ECLI:NL:CRVB:2015:4003
Centrale Raad van Beroep
- Hoger beroep
- Ch. van Voorst
- Rechtspraak.nl
Weigering van WIA-uitkering op basis van arbeidsongeschiktheid en verzekeringsgeneeskundig onderzoek
In deze zaak gaat het om de weigering van een WIA-uitkering aan appellant, die zich op 18 juni 2007 ziek meldde na een periode van werkloosheid. Het Uitvoeringsinstituut werknemersverzekeringen (Uwv) heeft vastgesteld dat appellant minder dan 35% arbeidsongeschikt is, wat leidt tot de weigering van de uitkering. De rechtbank Amsterdam heeft het beroep van appellant tegen deze beslissing gegrond verklaard, maar de Centrale Raad van Beroep bevestigt in hoger beroep de uitspraak van de rechtbank. De Raad oordeelt dat het Uwv een zorgvuldig verzekeringsgeneeskundig onderzoek heeft verricht en dat de Functionele Mogelijkhedenlijst (FML) van 4 juni 2012 de belastbaarheid van appellant correct weergeeft.

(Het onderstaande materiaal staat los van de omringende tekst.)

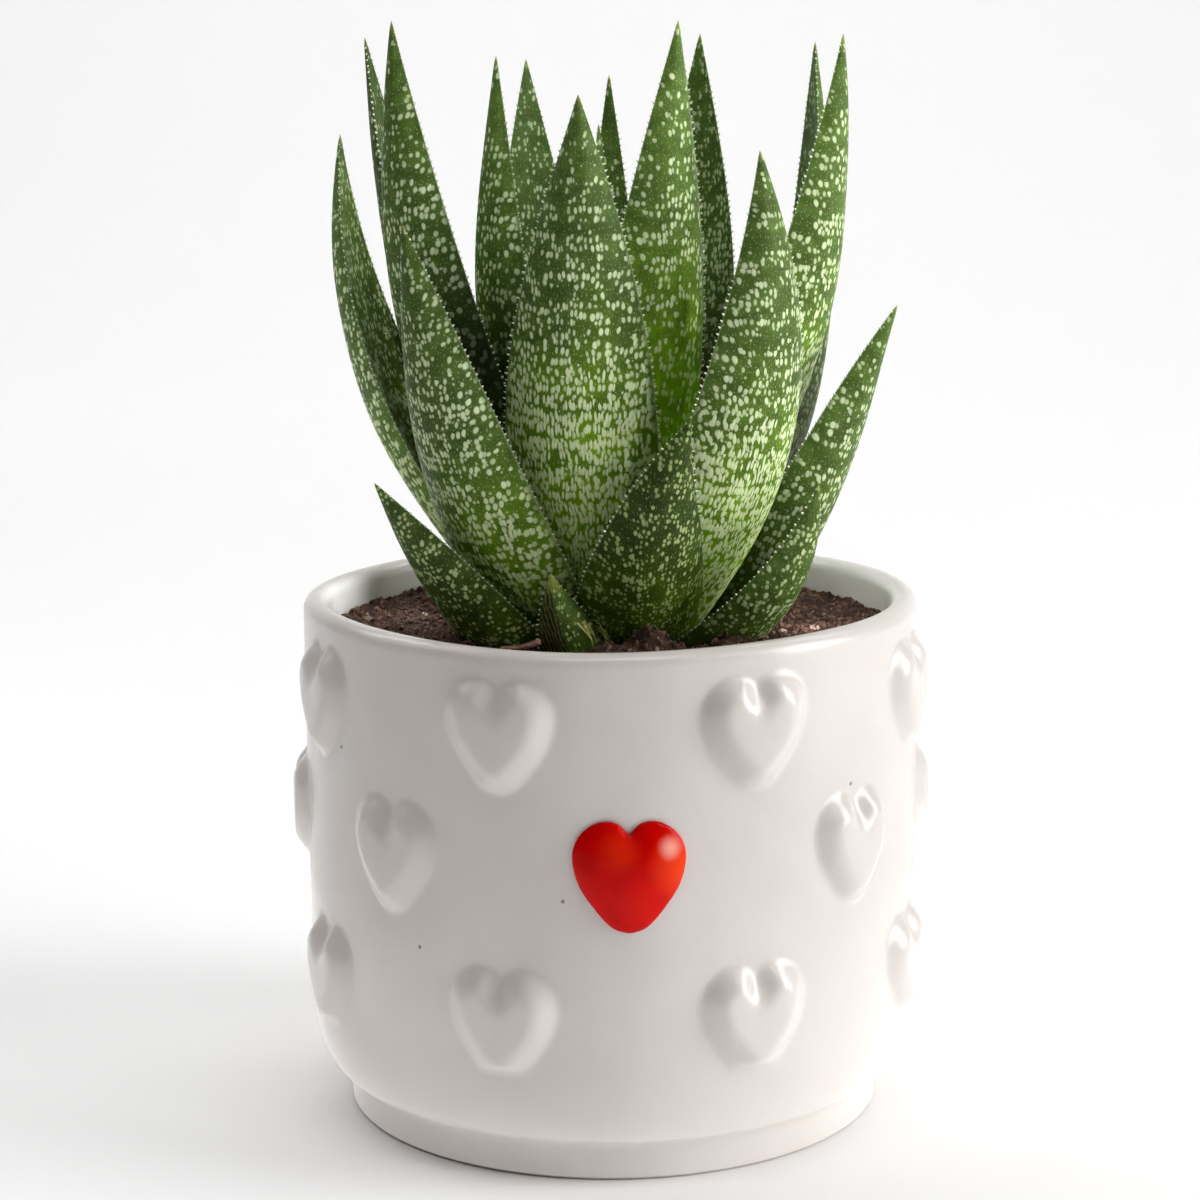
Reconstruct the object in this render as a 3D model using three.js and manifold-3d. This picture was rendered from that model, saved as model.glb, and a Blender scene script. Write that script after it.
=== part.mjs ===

Appellant heeft in hoger beroep aangevoerd dat zijn beperkingen zijn onderschat, maar de Raad oordeelt dat er geen aanleiding is om te twijfelen aan de juistheid van de FML en de geschiktheid van de voor appellant geselecteerde functies. De uitspraak van de rechtbank wordt bevestigd, en er is geen aanleiding voor een proceskostenveroordeling.